TWO historic New Zealand rugby items, a whistle and a coin, will be used at the start of this year's Rugby World Cup in France and maintain a 20-year tradition.

When England's Tony Spreadbury signals time on in the opening encounter between France and Argentina at Saint-Denis on September 8, he will be the sixth referee to use the whistle and coin to begin international rugby's showpiece tournament.

Both items have been lent by the New Zealand Rugby Museum in Palmerston North and their use continues a tradition started at the first World Cup in New Zealand in 1987 by Australian referee Bob Fordham. It has since been carried on by Jim Fleming (Scotland, 1991), Derek Bevan (Wales, 1995), Paddy O'Brien (New Zealand, 1999) and Paul Honiss (New Zealand, 2003).

Museum curator Bob Luxford was pleased the tradition was being maintained as the whistle and coin would almost certainly be used for the first game at the 2011 tournament in New Zealand.

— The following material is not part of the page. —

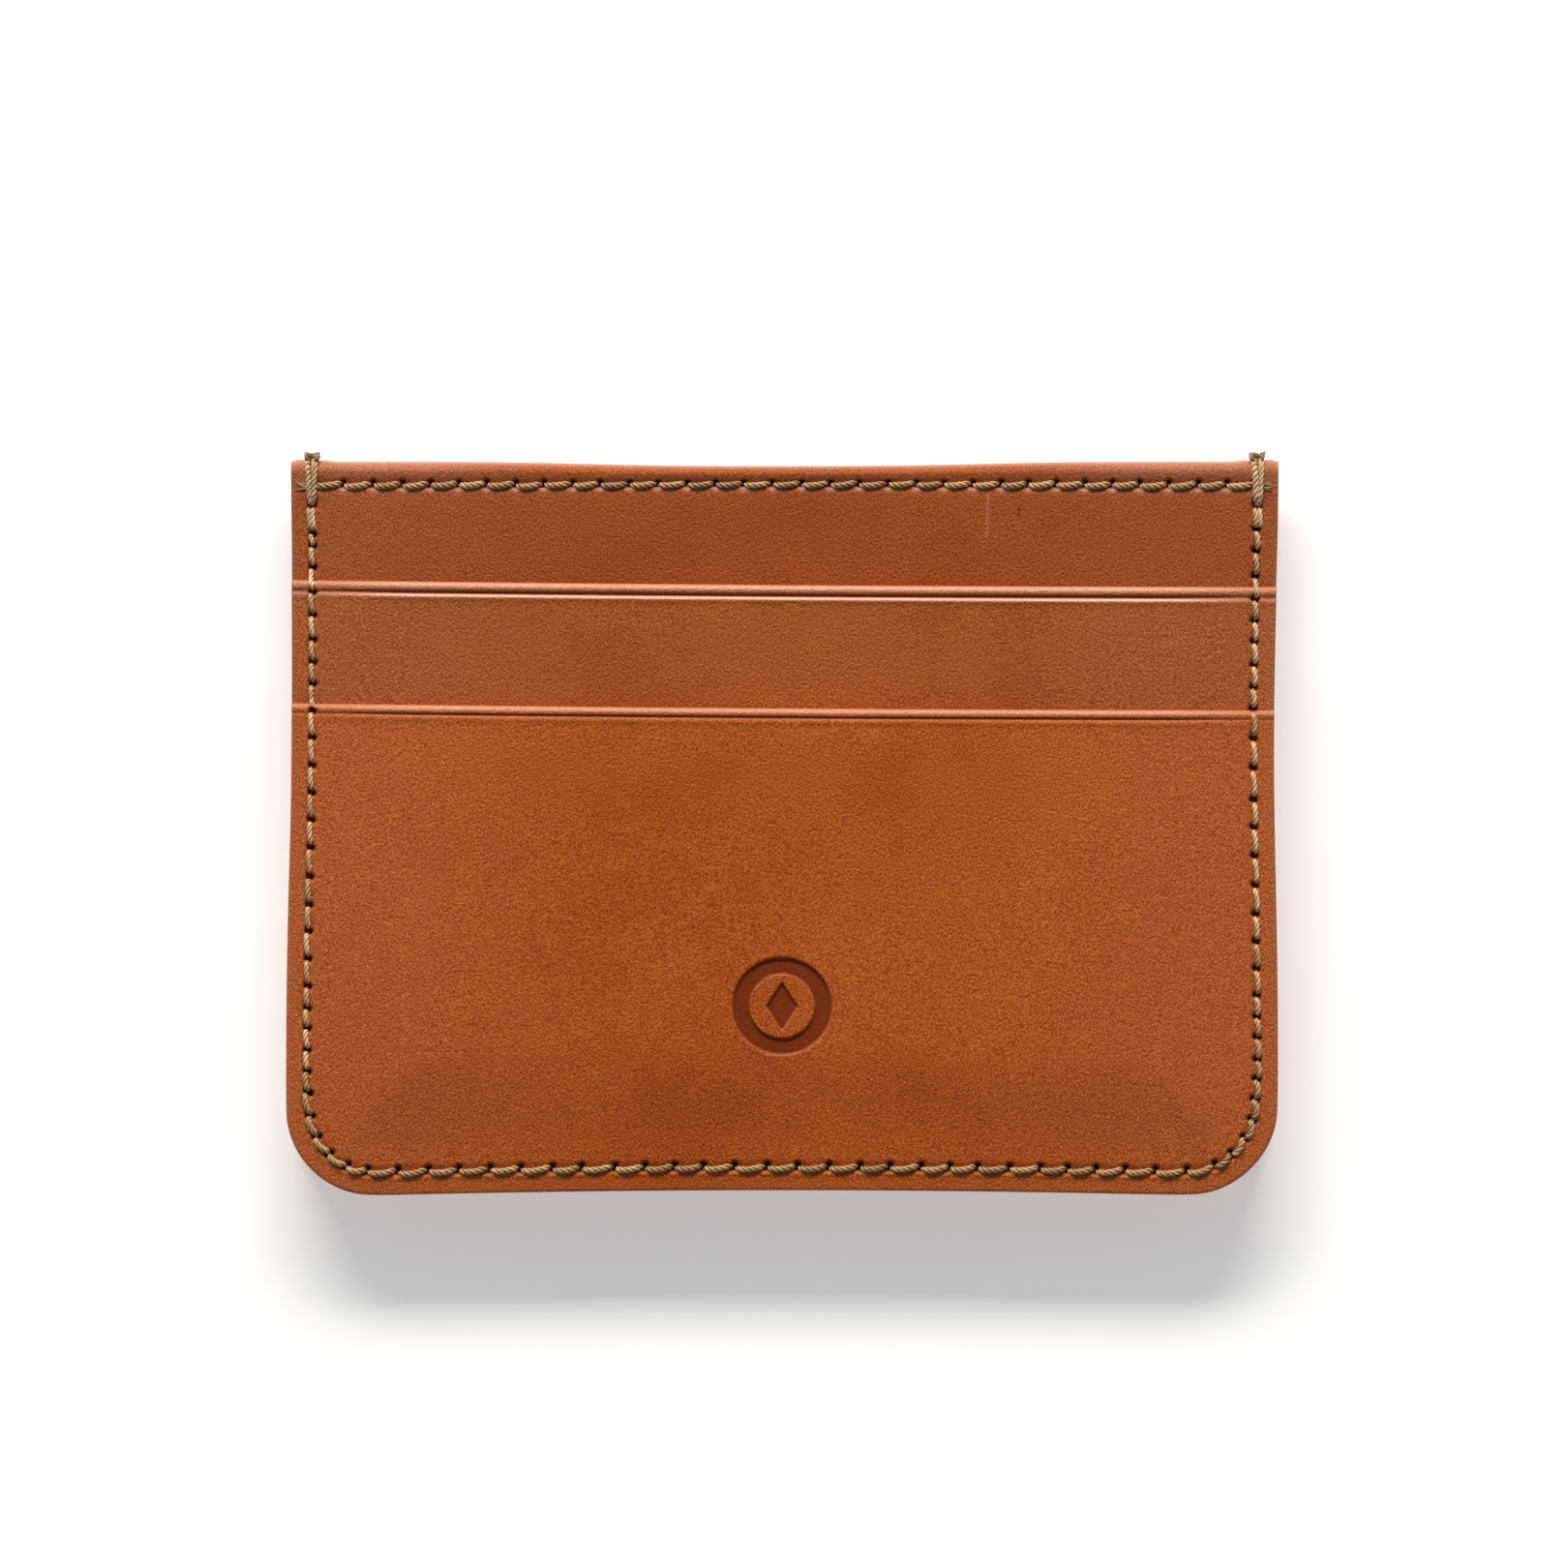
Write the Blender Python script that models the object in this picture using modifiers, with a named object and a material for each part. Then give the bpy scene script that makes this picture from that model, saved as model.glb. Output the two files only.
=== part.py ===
"""Leather card holder lying flat, front face up.

Two mirrored halves are sewn together round the sides and the bottom, which leaves a centre
pocket open at the top.  Each half is a lined inner panel with a turned top hem and two card
pockets laid over it.  X is the width, Y runs up towards the pocket mouths, Z is the thickness.
The origin is the middle of the footprint, on the plane that the lower back pocket rests on.
"""
import math

import bmesh
import bpy
from mathutils import Vector

# Outline of the sewn holder, in metres
WIDTH = 0.100
HEIGHT = 0.074
CORNER_RADIUS = 0.0085
CORNER_STEPS = 7
SHARPEST_CORNER = 0.0015

# How far the thread stands over the top edge, which is part of the footprint
TACK_STAND = 0.0008
TOP = (HEIGHT - TACK_STAND) / 2
BOTTOM = TOP - HEIGHT

# Pocket mouths and the seam that stops a card in the upper pocket
UPPER_MOUTH = TOP - 0.01245
LOWER_MOUTH = TOP - 0.0249
UPPER_FLOOR = UPPER_MOUTH - 0.046
HEM_DEPTH = 0.006
LINING_DROP = HEM_DEPTH + 0.0003

# Thicknesses and gaps
LINING = 0.0003
PANEL = 0.0008
UPPER_LEATHER = 0.0007
LOWER_LEATHER = 0.0008
CENTRE_HALF_GAP = 0.0002
GLUE_GAP = 0.0001
SLOT_RISE = 0.0004

# Heights above the middle plane of the holder, for the half that faces up
LINING_BACK = CENTRE_HALF_GAP
PANEL_BACK = LINING_BACK + LINING + GLUE_GAP
PANEL_FACE = PANEL_BACK + PANEL
UPPER_BACK = PANEL_FACE + GLUE_GAP
UPPER_FACE = UPPER_BACK + UPPER_LEATHER
LOWER_BACK = UPPER_FACE + GLUE_GAP
LOWER_FACE = LOWER_BACK + LOWER_LEATHER
HEM_BACK = CENTRE_HALF_GAP
UPPER_RISE = SLOT_RISE
LOWER_RISE = 2 * SLOT_RISE
MID_PLANE = LOWER_FACE + LOWER_RISE

# The pockets stand away from the seam over this margin and slope
SEAM_MARGIN = 0.0036
SLOPE = 0.008

# Threads
SEAM_INSET = 0.0023
HEM_INSET = 0.0024
THREAD_RADIUS = 0.0004
BOBBIN_RADIUS = 0.00025
GROOVE_CLEARANCE = 0.0001
THREAD_RAISE = 0.0001
THREAD_END_GAP = 0.0003
TACK_LENGTH = 0.0052
TACK_STEPS = 3

# Edge rounding
EDGE_ROUND = 0.0002
HEM_ROUND = 0.00045

# Points closer than this count as the same point
TOUCH = 1e-6

OBJECT_NAME = "card_holder"
FRONT, REAR = 1, -1
SIDE_NAMES = {FRONT: "front", REAR: "rear"}


def clear_scene():
    for item in list(bpy.data.objects):
        bpy.data.objects.remove(item, do_unlink=True)


def new_collection(name):
    collection = bpy.data.collections.new(name)
    bpy.context.scene.collection.children.link(collection)
    return collection


def new_material(name, colour, roughness):
    material = bpy.data.materials.new(name)
    material.use_nodes = True
    shader = material.node_tree.nodes["Principled BSDF"]
    shader.inputs["Base Color"].default_value = (*colour, 1.0)
    shader.inputs["Roughness"].default_value = roughness
    shader.inputs["Metallic"].default_value = 0.0
    material.diffuse_color = (*colour, 1.0)
    return material


def leather_material(name):
    return new_material(name, (0.36, 0.085, 0.022), 0.5)


def lining_material(name):
    return new_material(name, (0.12, 0.07, 0.04), 0.85)


def thread_material(name):
    return new_material(name, (0.24, 0.13, 0.06), 0.75)


def add_object(name, mesh, collection, material=None):
    item = bpy.data.objects.new(name, mesh)
    item.location = (0.0, 0.0, MID_PLANE)
    if material:
        mesh.materials.append(material)
    collection.objects.link(item)
    return item


def arc(centre, radius, start, end, steps):
    """Points along an arc, both ends included; angles in degrees."""
    points = []
    for step in range(steps + 1):
        angle = math.radians(start + (end - start) * step / steps)
        points.append((centre[0] + radius * math.cos(angle), centre[1] + radius * math.sin(angle)))
    return points


def outline_ring(bm, height, top, inset=0.0, floor=BOTTOM):
    """The holder's outline, drawn in by inset, with its bottom at floor and its top at top."""
    radius = max(CORNER_RADIUS - inset, SHARPEST_CORNER)
    half_width = WIDTH / 2 - inset
    centre_x = half_width - radius
    centre_y = floor + radius
    left = arc((-centre_x, centre_y), radius, 180, 270, CORNER_STEPS)
    right = arc((centre_x, centre_y), radius, 270, 360, CORNER_STEPS)
    points = [(-half_width, top)] + left + right + [(half_width, top)]
    return [bm.verts.new((x, y, height)) for x, y in points]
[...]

"It's gratifying to hear the responses from the referees who have been involved and how appreciative they were in being able to use the whistle and coin," Mr Luxford said.

"Each of them have supplied glowing accounts of the occasion."

The whistle was originally used by Welsh referee Gil Evans in games involving the All Blacks (1905), the Springboks (1906) and the Wallabies (1908) when those teams made their first tours of Great Britain. Inscriptions on the whistle record all three events.

He was in charge of the New Zealand-England test in 1905, as well as in their matches against Midland Counties, Newport, Cardiff and Swansea.

Evans later presented it to another Welsh referee, Albert Freethy, who blew it in the rugby final at the 1924 Olympic Games in Paris, and to send All Black forward Cyril Brownlie from the field in the test against England at Twickenham on the 1924-25 tour.

The coin was also linked to that game when a New Zealand supporter Hector Gray lent Freethy a florin for the toss, as neither captain had a coin.

Excited by the role his coin played, Mr Gray later had it embossed with a rose on one side and a fern on the other.

Mr Luxford said the whistle was on permanent display at the museum - apart from a two-month period every four years - and visitors frequently asked if it was going to be used at the next World Cup tournament.

"The significance of the whistle is that it relates to the most modern of rugby events as well as linking back into the long history of the game," Mr Luxford said.